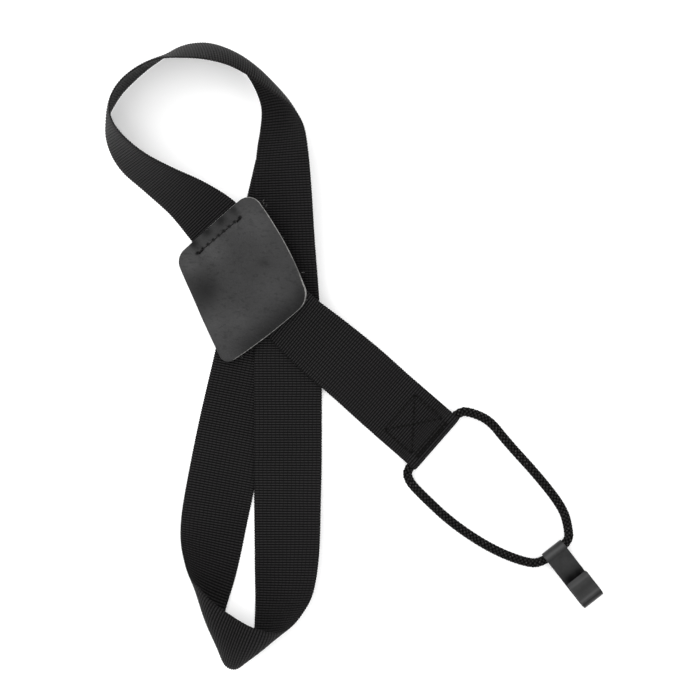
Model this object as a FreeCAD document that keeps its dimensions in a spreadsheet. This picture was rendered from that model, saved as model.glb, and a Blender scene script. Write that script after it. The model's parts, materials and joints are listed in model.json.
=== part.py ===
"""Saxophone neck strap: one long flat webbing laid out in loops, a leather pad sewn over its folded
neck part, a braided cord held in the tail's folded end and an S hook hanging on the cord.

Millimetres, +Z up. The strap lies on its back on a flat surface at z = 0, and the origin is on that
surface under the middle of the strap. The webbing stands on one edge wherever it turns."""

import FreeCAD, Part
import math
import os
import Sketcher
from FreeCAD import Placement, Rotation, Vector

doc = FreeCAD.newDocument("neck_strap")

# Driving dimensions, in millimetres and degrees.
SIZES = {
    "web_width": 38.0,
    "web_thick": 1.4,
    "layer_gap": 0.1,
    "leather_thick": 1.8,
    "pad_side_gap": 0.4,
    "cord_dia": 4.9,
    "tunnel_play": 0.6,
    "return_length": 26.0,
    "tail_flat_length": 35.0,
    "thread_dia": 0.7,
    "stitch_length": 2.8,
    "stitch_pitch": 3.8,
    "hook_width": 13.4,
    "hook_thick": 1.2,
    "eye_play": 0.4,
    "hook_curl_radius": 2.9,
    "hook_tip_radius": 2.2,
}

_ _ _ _

* Task instructions *
Write out, exactly and with nothing else, the lines of the listing above from its first line through the line with "neck part, a".

* Solution for this task *
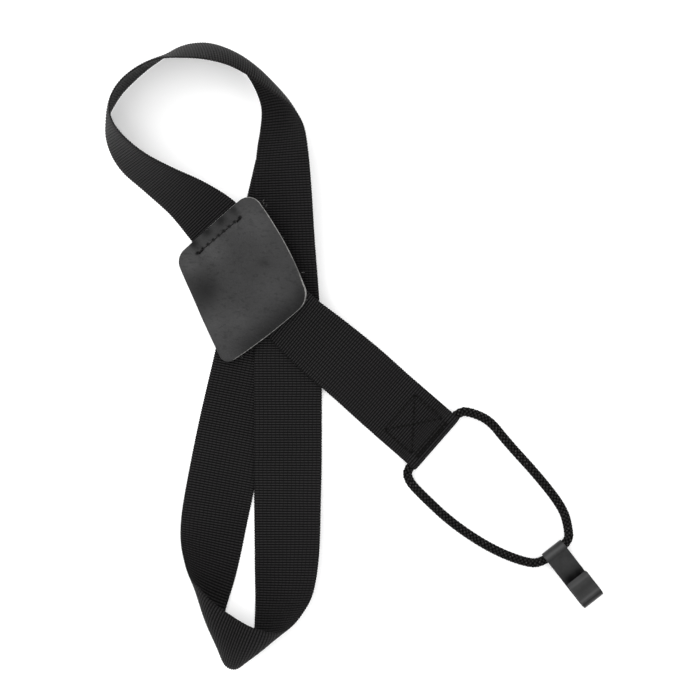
Model this object as a FreeCAD document that keeps its dimensions in a spreadsheet. This picture was rendered from that model, saved as model.glb, and a Blender scene script. Write that script after it. The model's parts, materials and joints are listed in model.json.
=== part.py ===
"""Saxophone neck strap: one long flat webbing laid out in loops, a leather pad sewn over its folded
neck part, a braided cord held in the tail's folded end and an S hook hanging on the cord.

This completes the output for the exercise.